Can regular season start already? Things are going so well early in Grapefruit League play. Hate to waste it on meaningless games. The Yankees are 7-1 this spring and they lead all teams in runs (55), homers (15), and extra-base hits (40). The bats are usually behind the arms this early in Spring Training. The Yankees have come out swinging though. It’s been fun. Hopefully it lasts another eighth months or so.

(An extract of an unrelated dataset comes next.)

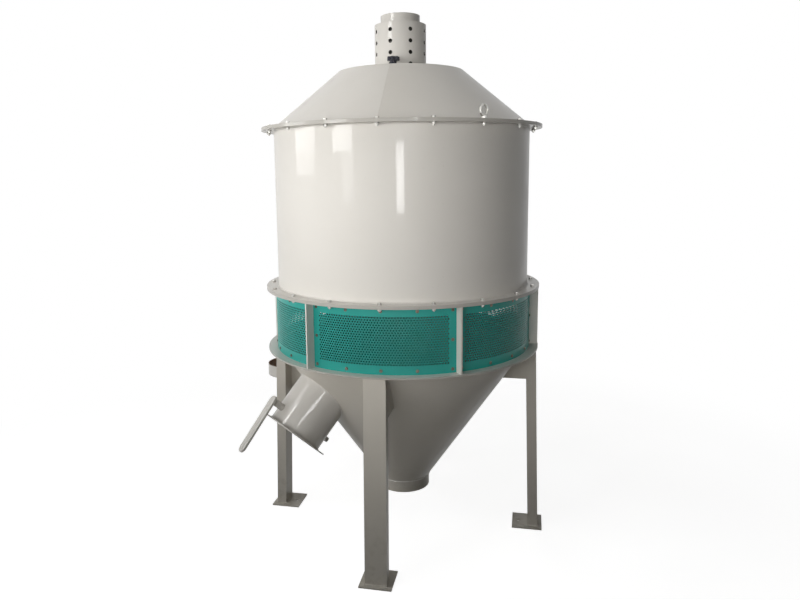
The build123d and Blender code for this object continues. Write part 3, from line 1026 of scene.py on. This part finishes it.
@dataclass
class Vessel:
    """Drum, roof, cone, rings and neck, with their seams."""

    shop: Workshop
    finishes: Finishes
    fillet: float = 0.0028
    seam: float = 0.0010
    neck_bead: float = 0.0034
    seam_sink: float = 0.0004
    roof_sink: float = 0.0006
    roof_seams: tuple[float, ...] = (1.5, 181.5)
    drum_seam: float = 160.0
    cone_seam: float = 150.0

    def shell_line(self, node_low: Pair, node_high: Pair, azimuth: float) -> list[Vector]:
        """Points up a shell at one azimuth, from one radius and height to another."""
        return straight_line(spot(azimuth, *node_low), spot(azimuth, *node_high))

    def dress(self) -> None:
        """Paints the vessel's nodes, with bare inner faces darkened as painted shade."""
        drum_r = radius_of("drum_shell")
        self.shop.dress(["drum_shell"], self.finishes.paint("drum_paint", Inside(drum_r - 0.0012)))
        cone_low, cone_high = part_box(CONE_QUARTERS[0])
        neck_r = radius_of("outlet_neck")
        slope = (drum_r - neck_r) / (cone_high.z - cone_low.z)
        inner = Inside(neck_r - cone_low.z * slope - 0.0015, slope)
        # The cone's and the neck's grey is darkened as painted shade.
        self.shop.dress(CONE_QUARTERS, self.finishes.low_paint("cone_paint", inner))
        roof_low, roof_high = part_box("roof_cone")
        fall = (self.roof_top_radius() - roof_high.x) / (roof_high.z - roof_low.z)
        inner = Inside(roof_high.x - roof_low.z * fall - 0.002, fall)
        # The roof carries painted shade past its front seam.
        self.shop.dress(["roof_cone"], self.finishes.paint("roof_paint", inner, seam=self.roof_seams[0]))
        neck = Inside(neck_r - 0.002)
        self.shop.dress(["outlet_neck"], self.finishes.low_paint("neck_paint", neck))
        dark = Inside(radius_of("screen_rails") + 0.0002)
        self.shop.dress(["screen_rails", "screen_posts"], self.finishes.paint("rail_paint", dark))
        rings = ["lower_ring", "middle_ring_under", "middle_ring_over", "top_ring_under", "top_ring_over"]
        ring_paint = self.finishes.paint("ring_paint", Inside(drum_r - 0.002), 0.0006,
                                         rim=radius_of("top_ring_over") - 0.0006)
        self.shop.dress(rings, ring_paint)
        self.shop.dress(["roof_plate", "spacer_bars"], self.finishes.paint("plate_paint", None, 0.0006))

    def roof_top_radius(self) -> float:
        """Radius of the roof cone at its top edge."""
        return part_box("roof_plate")[1].x

    def build(self) -> None:
        """Lays the seams and fillets."""
        paint = self.finishes.paint("weld_paint", None, 0.0)
        drum_r = radius_of("drum_shell")
        drum_low, drum_high = bottom_of("drum_shell"), top_of("drum_shell")
        cone_low, cone_high = bottom_of(CONE_QUARTERS[0]), top_of(CONE_QUARTERS[0])
        neck_r = radius_of("outlet_neck")
        roof_r, roof_low, roof_high = radius_of("roof_cone"), bottom_of("roof_cone"), top_of("roof_cone")
        loops = [
            (circle_line(drum_r + 0.0008, drum_low + 0.0008), True),
            (circle_line(drum_r + 0.0008, drum_high - 0.0008), True),
            (circle_line(roof_r - 0.0005, roof_low + 0.001), True),
            (circle_line(drum_r - 0.001, cone_high - 0.0008), True),
        ]
        self.shop.weld("ring_fillets", loops, self.fillet, 0.0007, 1.0, paint)
        neck = [(circle_line(neck_r + 0.0006, cone_low, 0.004), True)]
        self.shop.weld("neck_weld", neck, self.neck_bead, 0.0016, 3.0, paint)
        face, peak = drum_r - self.seam_sink, self.roof_top_radius() - self.roof_sink
        drum = (face, drum_low), (face, drum_high), self.drum_seam
        cone = (neck_r - self.seam_sink, cone_low), (face, cone_high), self.cone_seam
        foot = roof_r - self.roof_sink
        roofs = [((foot, roof_low), (peak, roof_high), azimuth) for azimuth in self.roof_seams]
        seams = [(self.shell_line(*ends), False) for ends in (drum, cone, *roofs)]
        self.shop.weld("shell_seams", seams, self.seam, 0.0005, 5.0, paint)


@dataclass
class Stand:
    """Legs, foot plates and gussets with their fillet welds."""

    shop: Workshop
    finishes: Finishes
    azimuths: dict[str, float] = field(default_factory=lambda: {"front": 0.0, "right": 90.0, "back": 180.0,
                                                                "left": -90.0})
    width: float = 0.080
    depth: float = 0.040
    fillet: float = 0.003

    def dress(self) -> None:
        """Paints the stand."""
        names = [f"leg_{side}" for side in self.azimuths] + [f"foot_plate_{side}" for side in self.azimuths]
        # The stand and its welds take the grey darkened as painted shade.
        self.shop.dress([*names, "gussets"], self.finishes.low_paint("stand_paint", None, 0.0008))

    def build(self) -> None:
        """Lays the welds at the foot and the head of each leg."""
        paint = self.finishes.low_paint("stand_weld_paint", None, 0.0)
        low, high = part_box("leg_front")
        foot = (low.z + 0.0006, -low.y, -low.y - self.depth)
        head = (high.z - 0.0006, self.depth - high.y, -high.y)
        half = self.width / 2
        lines = []
        for azimuth in self.azimuths.values():
            for height, outer, inner in (foot, head):
                corners = [(inner, -half), (inner, half), (outer, half), (outer, -half)]
                places = [spot(azimuth, reach, height, side) for reach, side in corners]
                loop: list[Vector] = []
                for start, end in zip(places, places[1:] + places[:1]):
                    loop.extend(straight_line(start, end, 0.004)[:-1])
                lines.append((loop, True))
        self.shop.weld("leg_welds", lines, self.fillet, 0.0016, 8.0, paint)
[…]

The Yankees are on the road to play the Blue Jays this afternoon. A few things to watch: Luis Severino, who is making his second spring start. He broke off some nice changeups last time out and I’d like to see him do it again. Also, Aaron Judge is in the starting lineup and have you noticed he’s struck out only once in 13 plate appearances this spring? That’s pretty cool. Maybe the new leg kick is working. Here is the Blue Jays’ lineup and here is the Yankees’ lineup:

  1. LF Brett Gardner
  2. CF Jacoby Ellsbury
  3. RF Aaron Judge
  4. DH Chris Carter
  5. C Austin Romine
  6. 1B Rob Refsnyder
  7. 3B Donovan Solano
  8. SS Jorge Mateo
  9. 2B Pete Kozma
    RHP Luis Severino

Available Pitchers: RHP Johnny Barbato, LHP Joe Mantiply, RHP Brady Lail, LHP Evan Rutckyj, RHP J.R. Graham, and LHP Jason Gurka are all scheduled to pitch. RHP J.P. Feyereisen, RHP Kyle Haynes, and RHP Matt Marsh also made the trip. Haynes and Marsh are up from minor league camp for the day.

Available Position Players: C Francisco Diaz, 1B Ji-Man Choi, 2B Ruben Tejada, SS Gleyber Torres, 3B Miguel Andujar, LF Clint Frazier, CF Dustin Fowler, RF Billy McKinney, and DH Wilkin Castillo will be the second string off the bench. C Jorge Saez, IF Ronald Torreyes, and UTIL Tyler Wade are on the bench but not scheduled to play.

The Yankees made the 20-ish mile trip west to Dunedin, where it’s nice and sunny with temperatures in the low-70s. Pretty windy too. Not a bad day for a ballgame. This afternoon’s game will begin a little after 1pm ET, and if you’re in the Blue Jays home market, which is basically all of Canada, you can watch on Sportsnet. If not, you can watch live on MLB Network, even in the New York market. There’s also as well. There is no YES broadcast of today’s game. Enjoy the game.